__What this task involves__.
Render the following material again verbatim, leaving nothing out.

* * * *

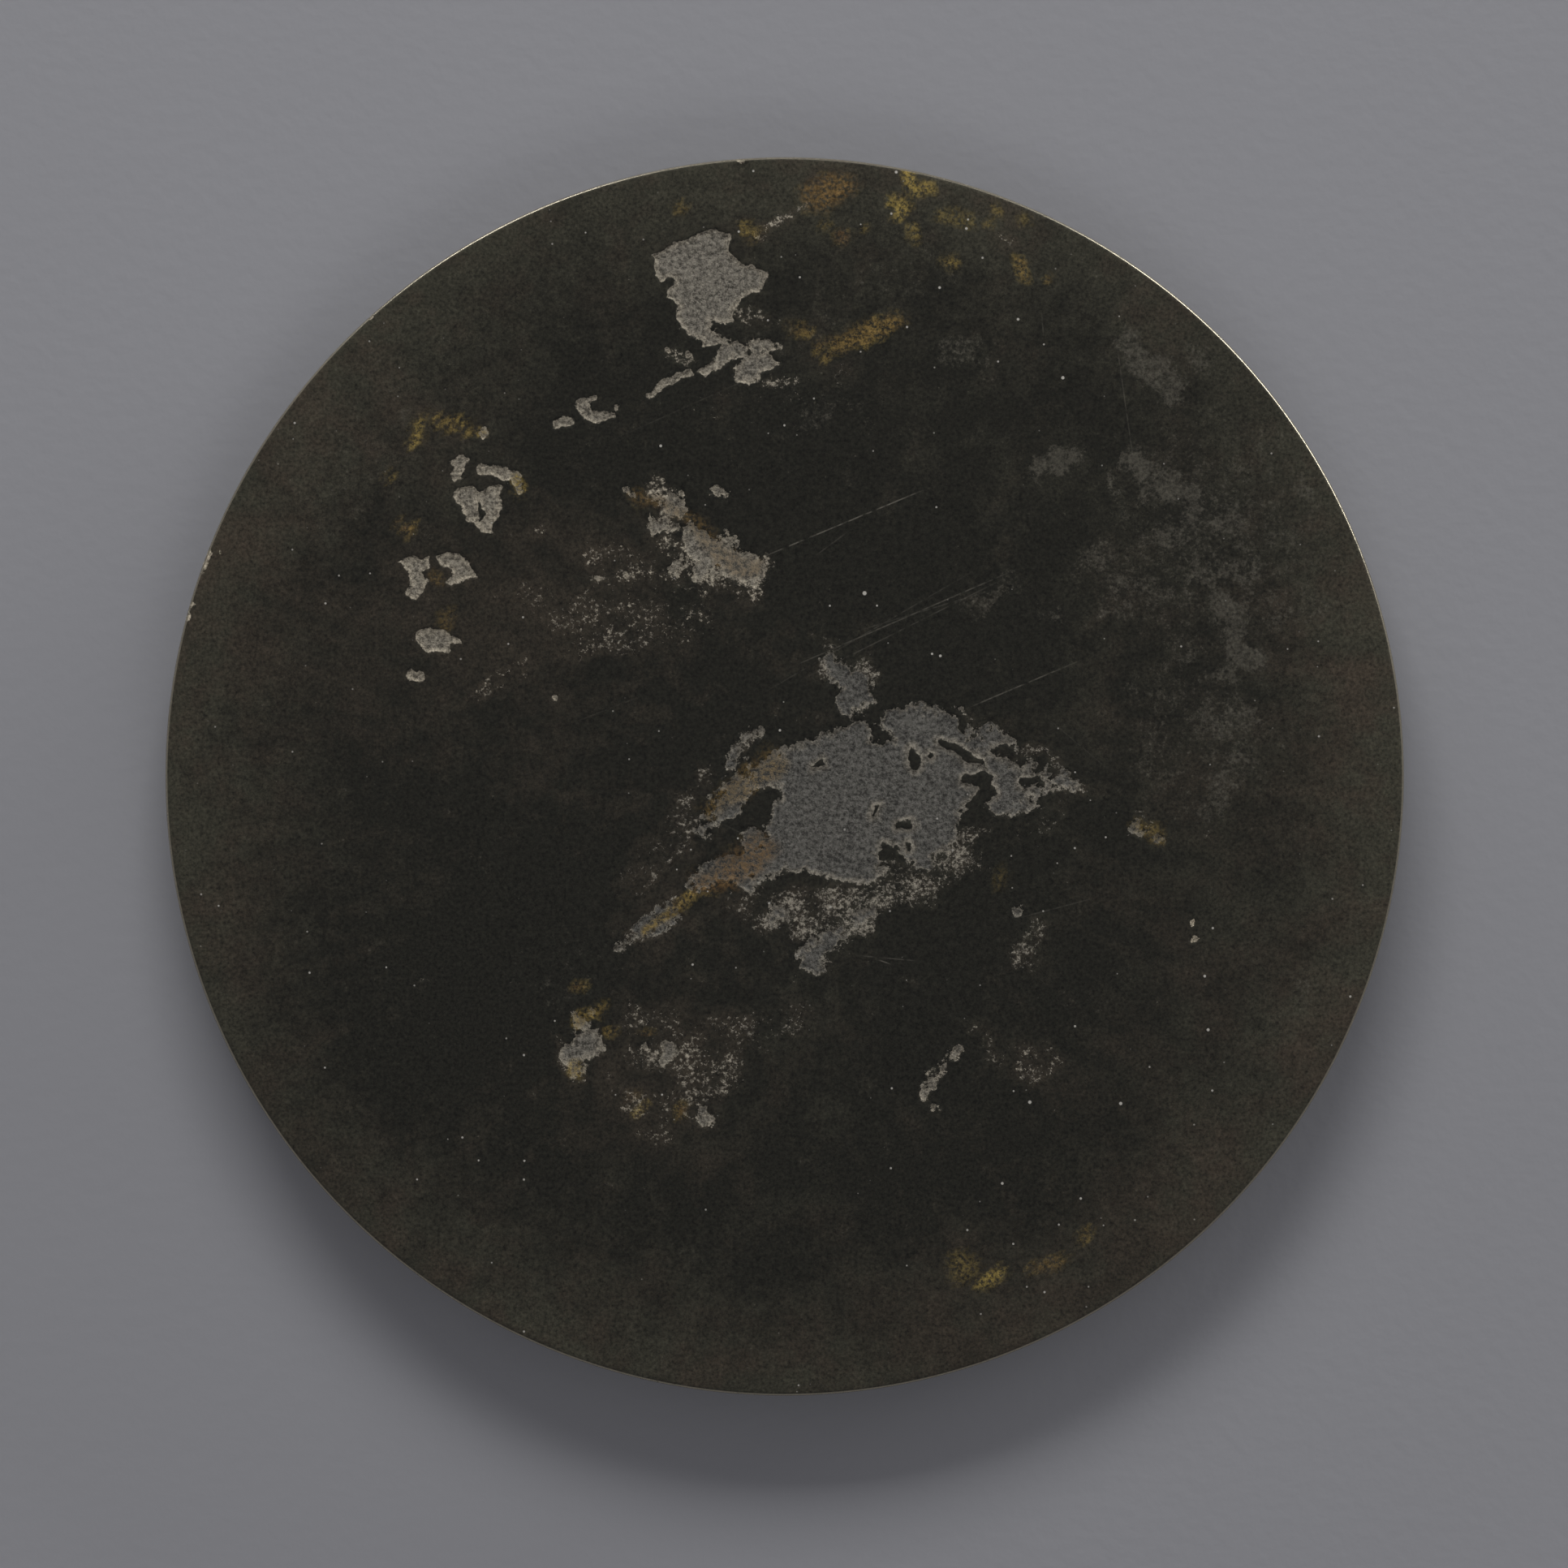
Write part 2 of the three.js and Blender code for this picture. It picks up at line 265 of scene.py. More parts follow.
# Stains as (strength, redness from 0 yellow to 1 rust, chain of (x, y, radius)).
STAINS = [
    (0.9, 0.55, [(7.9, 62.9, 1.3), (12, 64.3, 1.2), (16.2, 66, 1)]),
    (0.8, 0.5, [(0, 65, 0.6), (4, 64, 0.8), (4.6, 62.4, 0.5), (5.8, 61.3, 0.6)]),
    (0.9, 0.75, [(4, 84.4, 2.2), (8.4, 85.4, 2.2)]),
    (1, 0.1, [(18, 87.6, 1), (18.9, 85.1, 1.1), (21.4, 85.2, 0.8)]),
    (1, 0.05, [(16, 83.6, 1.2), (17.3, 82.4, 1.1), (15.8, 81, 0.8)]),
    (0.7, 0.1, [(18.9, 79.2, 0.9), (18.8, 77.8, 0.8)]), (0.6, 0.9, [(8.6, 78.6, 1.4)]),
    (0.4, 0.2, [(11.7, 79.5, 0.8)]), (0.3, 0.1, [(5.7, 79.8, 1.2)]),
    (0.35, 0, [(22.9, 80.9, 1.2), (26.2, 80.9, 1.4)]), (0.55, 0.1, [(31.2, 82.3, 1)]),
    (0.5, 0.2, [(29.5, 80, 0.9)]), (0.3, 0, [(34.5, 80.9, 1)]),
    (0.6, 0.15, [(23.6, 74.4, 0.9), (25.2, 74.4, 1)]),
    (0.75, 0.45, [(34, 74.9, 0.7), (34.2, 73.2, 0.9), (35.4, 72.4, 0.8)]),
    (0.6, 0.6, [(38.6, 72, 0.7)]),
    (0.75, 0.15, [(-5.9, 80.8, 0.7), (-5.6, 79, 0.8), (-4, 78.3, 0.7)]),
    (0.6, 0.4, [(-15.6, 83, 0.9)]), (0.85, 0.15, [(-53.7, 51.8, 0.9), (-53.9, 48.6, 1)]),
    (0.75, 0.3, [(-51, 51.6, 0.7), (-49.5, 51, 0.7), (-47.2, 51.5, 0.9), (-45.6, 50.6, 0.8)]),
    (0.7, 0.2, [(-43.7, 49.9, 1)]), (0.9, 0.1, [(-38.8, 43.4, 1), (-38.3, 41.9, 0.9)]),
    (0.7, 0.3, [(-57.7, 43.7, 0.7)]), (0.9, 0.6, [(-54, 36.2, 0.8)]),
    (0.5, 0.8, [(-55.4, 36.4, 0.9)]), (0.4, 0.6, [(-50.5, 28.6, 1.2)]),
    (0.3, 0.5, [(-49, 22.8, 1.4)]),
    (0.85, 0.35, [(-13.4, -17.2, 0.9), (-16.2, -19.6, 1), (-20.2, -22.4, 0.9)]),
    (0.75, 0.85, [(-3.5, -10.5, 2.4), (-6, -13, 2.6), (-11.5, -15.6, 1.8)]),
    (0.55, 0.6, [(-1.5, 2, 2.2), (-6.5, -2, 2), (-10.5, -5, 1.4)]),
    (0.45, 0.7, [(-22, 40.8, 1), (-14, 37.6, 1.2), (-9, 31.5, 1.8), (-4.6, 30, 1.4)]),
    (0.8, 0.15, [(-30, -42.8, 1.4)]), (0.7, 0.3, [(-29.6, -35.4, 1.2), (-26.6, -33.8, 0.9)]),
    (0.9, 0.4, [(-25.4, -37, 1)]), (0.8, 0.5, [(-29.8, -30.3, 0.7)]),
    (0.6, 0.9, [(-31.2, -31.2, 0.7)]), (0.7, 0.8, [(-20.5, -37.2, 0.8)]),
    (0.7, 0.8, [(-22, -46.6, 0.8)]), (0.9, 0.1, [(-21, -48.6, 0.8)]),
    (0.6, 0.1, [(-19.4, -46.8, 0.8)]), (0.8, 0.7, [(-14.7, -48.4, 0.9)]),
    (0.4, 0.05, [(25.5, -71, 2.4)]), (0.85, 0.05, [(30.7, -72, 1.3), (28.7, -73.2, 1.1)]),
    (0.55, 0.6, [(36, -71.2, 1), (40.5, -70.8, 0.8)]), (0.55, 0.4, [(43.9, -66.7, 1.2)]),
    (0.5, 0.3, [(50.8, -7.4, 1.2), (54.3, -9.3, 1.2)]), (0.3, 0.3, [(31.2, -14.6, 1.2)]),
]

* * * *

__Task output__.
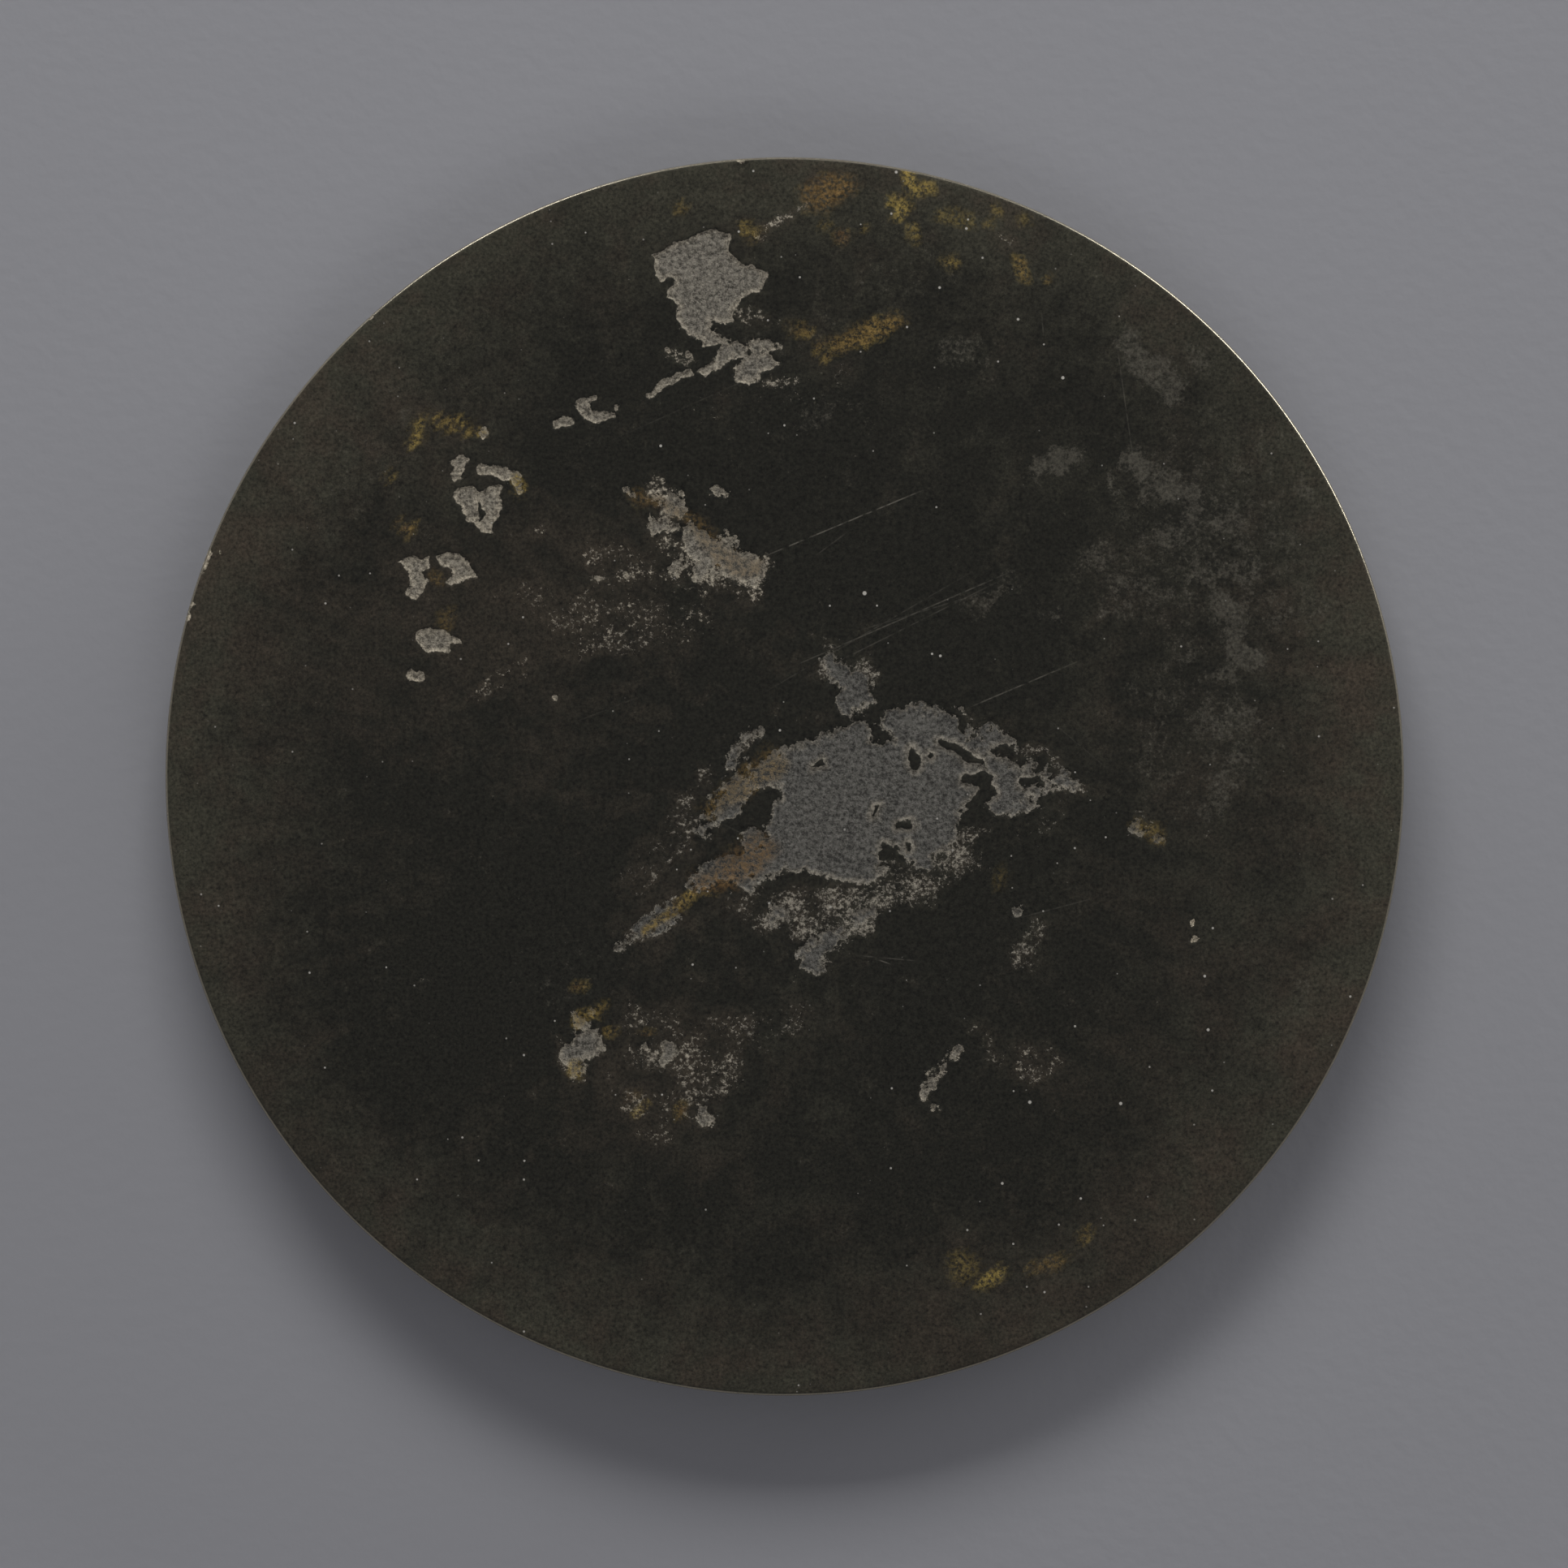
Write part 2 of the three.js and Blender code for this picture. It picks up at line 265 of scene.py. More parts follow.
# Stains as (strength, redness from 0 yellow to 1 rust, chain of (x, y, radius)).
STAINS = [
    (0.9, 0.55, [(7.9, 62.9, 1.3), (12, 64.3, 1.2), (16.2, 66, 1)]),
    (0.8, 0.5, [(0, 65, 0.6), (4, 64, 0.8), (4.6, 62.4, 0.5), (5.8, 61.3, 0.6)]),
    (0.9, 0.75, [(4, 84.4, 2.2), (8.4, 85.4, 2.2)]),
    (1, 0.1, [(18, 87.6, 1), (18.9, 85.1, 1.1), (21.4, 85.2, 0.8)]),
    (1, 0.05, [(16, 83.6, 1.2), (17.3, 82.4, 1.1), (15.8, 81, 0.8)]),
    (0.7, 0.1, [(18.9, 79.2, 0.9), (18.8, 77.8, 0.8)]), (0.6, 0.9, [(8.6, 78.6, 1.4)]),
    (0.4, 0.2, [(11.7, 79.5, 0.8)]), (0.3, 0.1, [(5.7, 79.8, 1.2)]),
    (0.35, 0, [(22.9, 80.9, 1.2), (26.2, 80.9, 1.4)]), (0.55, 0.1, [(31.2, 82.3, 1)]),
    (0.5, 0.2, [(29.5, 80, 0.9)]), (0.3, 0, [(34.5, 80.9, 1)]),
    (0.6, 0.15, [(23.6, 74.4, 0.9), (25.2, 74.4, 1)]),
    (0.75, 0.45, [(34, 74.9, 0.7), (34.2, 73.2, 0.9), (35.4, 72.4, 0.8)]),
    (0.6, 0.6, [(38.6, 72, 0.7)]),
    (0.75, 0.15, [(-5.9, 80.8, 0.7), (-5.6, 79, 0.8), (-4, 78.3, 0.7)]),
    (0.6, 0.4, [(-15.6, 83, 0.9)]), (0.85, 0.15, [(-53.7, 51.8, 0.9), (-53.9, 48.6, 1)]),
    (0.75, 0.3, [(-51, 51.6, 0.7), (-49.5, 51, 0.7), (-47.2, 51.5, 0.9), (-45.6, 50.6, 0.8)]),
    (0.7, 0.2, [(-43.7, 49.9, 1)]), (0.9, 0.1, [(-38.8, 43.4, 1), (-38.3, 41.9, 0.9)]),
    (0.7, 0.3, [(-57.7, 43.7, 0.7)]), (0.9, 0.6, [(-54, 36.2, 0.8)]),
    (0.5, 0.8, [(-55.4, 36.4, 0.9)]), (0.4, 0.6, [(-50.5, 28.6, 1.2)]),
    (0.3, 0.5, [(-49, 22.8, 1.4)]),
    (0.85, 0.35, [(-13.4, -17.2, 0.9), (-16.2, -19.6, 1), (-20.2, -22.4, 0.9)]),
    (0.75, 0.85, [(-3.5, -10.5, 2.4), (-6, -13, 2.6), (-11.5, -15.6, 1.8)]),
    (0.55, 0.6, [(-1.5, 2, 2.2), (-6.5, -2, 2), (-10.5, -5, 1.4)]),
    (0.45, 0.7, [(-22, 40.8, 1), (-14, 37.6, 1.2), (-9, 31.5, 1.8), (-4.6, 30, 1.4)]),
    (0.8, 0.15, [(-30, -42.8, 1.4)]), (0.7, 0.3, [(-29.6, -35.4, 1.2), (-26.6, -33.8, 0.9)]),
    (0.9, 0.4, [(-25.4, -37, 1)]), (0.8, 0.5, [(-29.8, -30.3, 0.7)]),
    (0.6, 0.9, [(-31.2, -31.2, 0.7)]), (0.7, 0.8, [(-20.5, -37.2, 0.8)]),
    (0.7, 0.8, [(-22, -46.6, 0.8)]), (0.9, 0.1, [(-21, -48.6, 0.8)]),
    (0.6, 0.1, [(-19.4, -46.8, 0.8)]), (0.8, 0.7, [(-14.7, -48.4, 0.9)]),
    (0.4, 0.05, [(25.5, -71, 2.4)]), (0.85, 0.05, [(30.7, -72, 1.3), (28.7, -73.2, 1.1)]),
    (0.55, 0.6, [(36, -71.2, 1), (40.5, -70.8, 0.8)]), (0.55, 0.4, [(43.9, -66.7, 1.2)]),
    (0.5, 0.3, [(50.8, -7.4, 1.2), (54.3, -9.3, 1.2)]), (0.3, 0.3, [(31.2, -14.6, 1.2)]),
]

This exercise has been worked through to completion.